Saturday, October 10, 2009

Silver Coffee Service, A Story

When my husband was a young junior Naval officer and we were stationed in Norfolk VA, I was asked to help at a big reception in the Officer's Club on base. The club was a neo-classical, columned building which had been a part of the 1907 Jamestown Exhibition, built on what was then Sewell's Point. Many beautiful and some extravagant buildings were built at the time prior to making it into a Naval base. The O'Club and some buildings from the Exhibition survive to this day.

The main room of the club was appropriately impressive and was set up with a large table at one end. Placed at each end of the table was a massive silver service, much like the one pictured. One end was for coffee, the other for tea. In between was a sea of white and gold-banded teacups and plates of hors d'oeuvres.
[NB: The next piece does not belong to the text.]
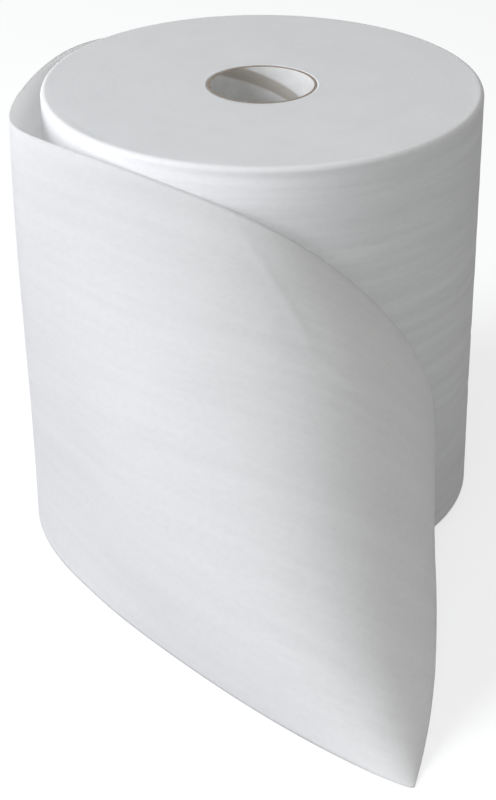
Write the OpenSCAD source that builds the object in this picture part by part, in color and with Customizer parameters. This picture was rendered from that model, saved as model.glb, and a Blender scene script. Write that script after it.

I had arrived in my Sunday-best clothes and was asked to sit at one end of the big table and man the coffee pot. And MAN is the operative word here! That puppy was heavy. I began serving coffee sitting, but being 5'2" tall meant that I had to lift that pot high enough to aim the spigot at a cup and not spill a drop. It became immediately apparent this wasn't going to work, so I stood to serve. I was very amused when the lady 'way at the other end of the table stood up also.

New pots of hot coffee were brought out from the kitchen to recharge the pot. By the time my 2 or 3 hours were up, I really felt like I had had a workout!

So let me explain about these silver services. It had been the tradition that early in the Navy's history, large, heavy tea services were part of every major ship and base's equipment for entertaining visiting dignitaries and for important social events. (The service pictured here is one from a battleship*.) They were often made special order from major silver manufacturers and double or triple plated to protect from them the corrosive sea air. While ships were deployed, many times replacement pieces or special pieces were contracted for in the place the ship was moored. For instance, several years ago I found a set of silver finger bowls with the Naval insignia impressed on the sides.

Admiral's messes also had special-order china with the Navy crest and gold banding; heavy silverware was used in the officer's mess. My children thought it was a real treat to have dinner with the officers in the mess when my husband was also standing watch for a night. They learned early how to handle so many spoons and forks. They remember it now as very special and it was.

Today's military does not separate officers from enlisted personnel for food service and the clubs serve combined ranks these days, so many of these heavy silver tea and coffee services are now either in museums, or, in the case of battleships, they have gone back to the state for which the ship was named.

*This set is from the battleship North Carolina.